EU sizing — the conversion catch
Because the 2750 is sold in EU sizing, the most common 2750 sizing error is a conversion error, not a fit error. A US women's 8 is not an EU 38 on every chart, and the men's and women's US labels map to the same EU number differently. When in doubt, buy by the EU number using the chart below and ignore the front-of-box US label, which varies by region and retailer.
How the Superga 2750 Compares to Other Shoes
According to Feetlot data, the Superga 2750 fits almost identically to the Vans Authentic — owners who have both in the Feetlot database take the same size, with the 2750 running a hair larger if anything. It also lines up with the Sperry Top-Sider Authentic Original at the same size.
The 2750 runs a touch smaller than the Converse Chuck Taylor: owners of both tend to take a slightly bigger number in the Superga, so don't blindly copy your Chucks size if you wear them roomy. Against the Clarks Desert Boot, Feetlot data from 18 owners of both shows the 2750 runs about half a size smaller — wearers take a larger number in the Superga than in their Desert Boots. The gap is widest against heavy boots: the 2750 runs close to a full size smaller than the Red Wing Iron Ranger, which is expected since rugged work boots are built with extra length and volume.
Sign in to Feetlot and add a few of the shoes already owned to get a personal Superga 2750 size recommendation calibrated to a real foot.
Superga 2750 Size Chart (US / UK / EU)
| EU | US Women's | US Men's | UK |
|---|---|---|---|
| 35 | 5 | — | 2.5 |
| 36 | 6 | — | 3.5 |
| 37 | 6.5 | 5 | 4 |
| 38 | 7.5 | 6 | 5 |
| 39 | 8 | 6.5 | 6 |
| 40 | 9 | 7.5 | 6.5 |
| 41 | 9.5 | 8 | 7.5 |
| 42 | 10.5 | 9 | 8 |
| 43 | 11 | 9.5 | 9 |
| 44 | 12 | 10.5 | 9.5 |
| 45 | — | 11 | 10.5 |
| 46 | — | 12 | 11 |
EU→US conversions vary slightly by retailer; when between two rows, the EU number is the reliable anchor. Because the 2750 is whole-EU-size only, round down to the smaller EU number if a half size falls between rows.
Common Sizing Mistakes
- Botching the EU→US conversion. The 2750 is sold in EU sizing; the US label on the box shifts by region. Buy by the EU number from the chart, not the front-of-box US size.

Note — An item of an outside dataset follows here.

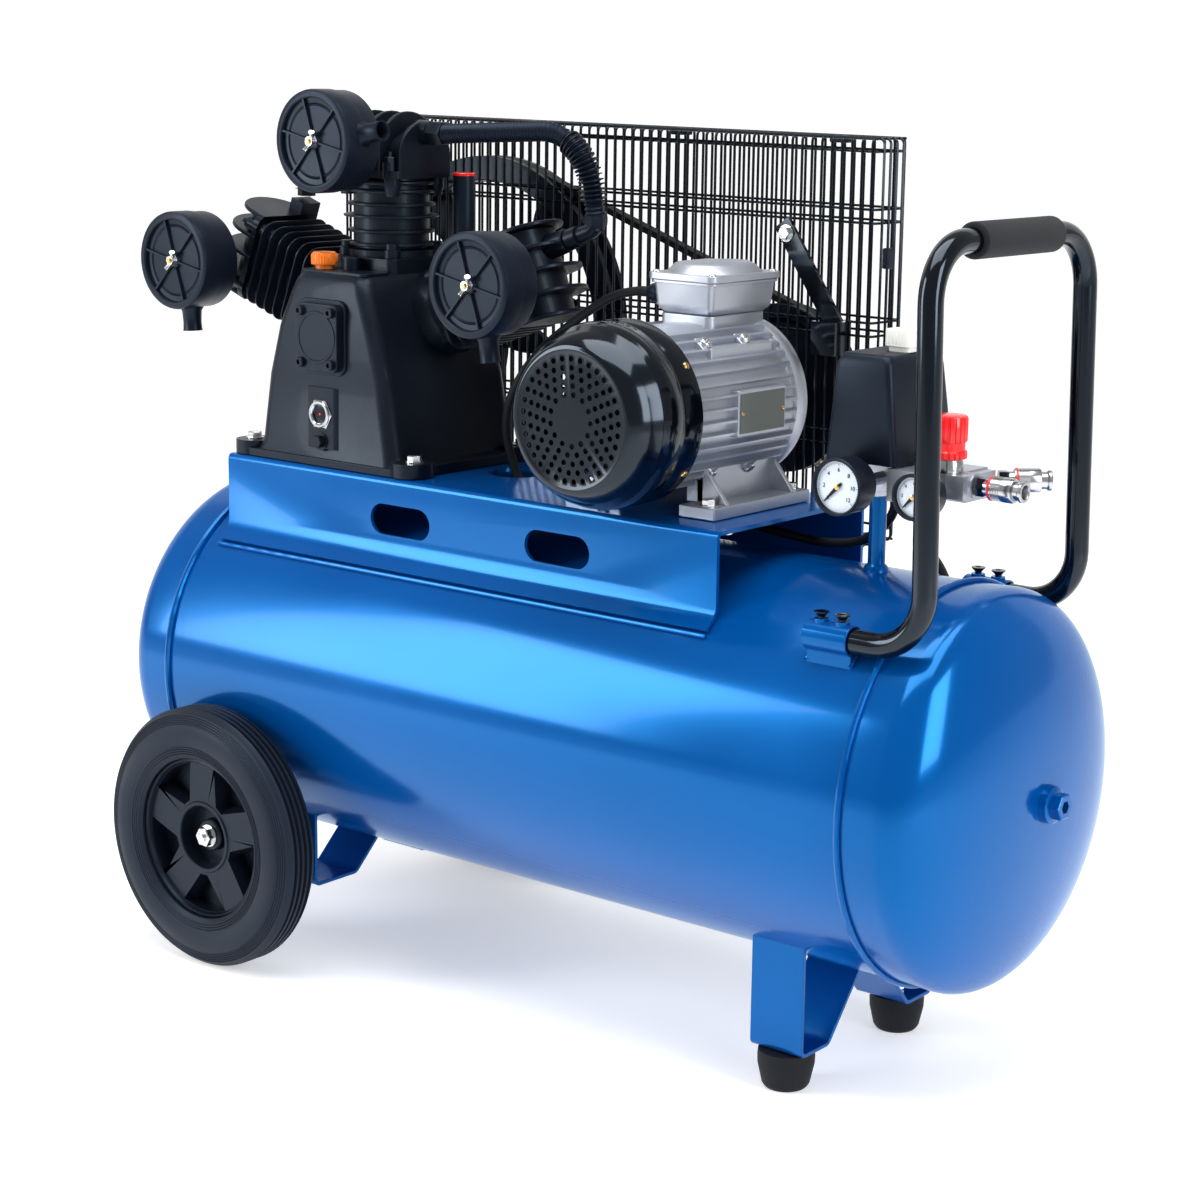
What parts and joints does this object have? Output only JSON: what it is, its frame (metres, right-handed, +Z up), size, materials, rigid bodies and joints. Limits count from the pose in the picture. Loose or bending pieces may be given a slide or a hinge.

- Rounding up when between sizes. The 2750 comes in whole sizes only and the canvas relaxes — round down to the smaller whole size so the broken-in fit stays snug.
- Buying small expecting major stretch. The cotton canvas relaxes a little across the ball of the foot, but it does not gain length. Don't size down a full size hoping it will stretch out.
- Copying a roomy Converse size. The 2750 runs slightly smaller than Chuck Taylors per Feetlot data, so a size that's loose in Chucks may be too small here.
- Treating it like a wide shoe. The Italian last is slim and low-volume; wide feet should account for the narrow forefoot rather than assuming canvas means roomy.
How Feetlot Computes These Numbers
Every Superga 2750 sizing recommendation on Feetlot is the output of a global offset model fit to over 100,000 verified shoe records. Each shoe gets a single number — its "size offset" — that captures how much its sizing drifts from the reference shoe, the Nike Air Force 1. When a Feetlot user provides their size in any tracked shoe, the model recovers their true foot baseline and recommends the matching Superga 2750 size. This works better than a simple pairwise lookup because Feetlot uses the entire wardrobe graph: even when two users share no shoes directly, the chain of users between them transmits a consistent recommendation. That is why a shoe with a modest number of direct owners still gets a stable size estimate.